The morning after the concert, students woke up to find hand-made posters around campus calling out concert-goers. Rumors began to circulate that Mensa shortened his performance because he felt that students respected neither him nor his message. Nyberg has confirmed that Mensa was only scheduled to perform for 45 minutes and did not leave the stage out of frustration or anger at the actions of the crowd.

Regardless, many students feel that, as a primarily white student body, St. Olaf has a responsibility to absorb and learn from Mensa’s message.

“I didn’t hear about the people shouting at him on stage until afterwards on Yik Yak,” Nyberg said. “To me this was very disheartening. When you bring in an artist, you want him to be respected, and I think that says a lot about our community’s inability to completely respect an artist.”

Some students felt that too many audience members were not perceptive to the meaning of the performance, showcasing their apathy toward racial injustice by being overly intoxicated, rowdy and sexual during Mensa’s songs.

In response to the police audio played from the day of McDonald’s death, one Yik Yak post read, “I was so drunk and high that the radio part confused me and I thought someone at the concert had been shot … but I just kept being lit anyways.”

Similar actions and attitudes during the concert were perceived as a sign of complacency among the student body when it comes to the message Mensa was communicating. In response to this post and similar statements, Oles have initiated a new discourse on privilege in the context of the event.

“After the concert I was lightheartedly asking people, ‘Would you ever protest with Black Lives Matter after seeing such a display?’” Wells said. “Several laughed in my face and said no. I asked them if they understood what he was saying and they replied, ‘Yeah I totally understood,’ so I asked if the performance changed [their stance on the movement]. To this, students answered, ‘No, I just don’t think it’s that important.’”

Wells feels that although some white students have the privilege and ability not to understand issues of racial injustice because they will never be personally affected by them. She believes that too many St. Olaf students are personally affected by these very same issues for them to go unnoticed, unacknowledged or not acted upon.

In widely viewed Facebook post, Udeepta Chakravarty ’17 wrote, “He will rap for a group of people who will sing along to his songs but are in denial of the experiences that inform his music.”

The controversy following the concert has left students confused about who is upset, why they are upset and who is to blame. While many students directed their anger at white apathy to racial injustice, others accused the activists of overreacting.

One Yak asked, “can’t we just be like other schools and say ‘Oh, that was a fun concert’ or ‘oh, that concert sucked’ and move the f**k on?”

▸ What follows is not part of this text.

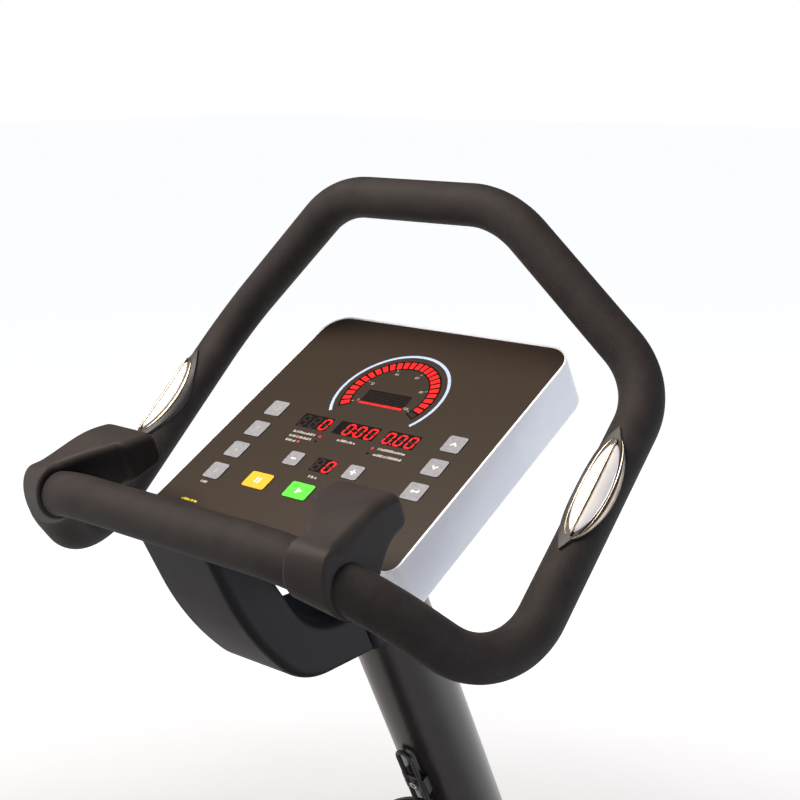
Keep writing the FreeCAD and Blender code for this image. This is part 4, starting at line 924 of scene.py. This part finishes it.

The sentiment of this Yik Yak post parallels a nationwide discussion about increasing sensitivity among college students. Both students of color and allies within the community have voiced frustration and anger with this view.

“Man, I am so tired of being told that I’m too angry or too sensitive,” Cathro said. “Don’t you dare tell me that I’m overreacting when y’all ruin the one concert of the year that spoke [to] my experience as a brown man in this country.”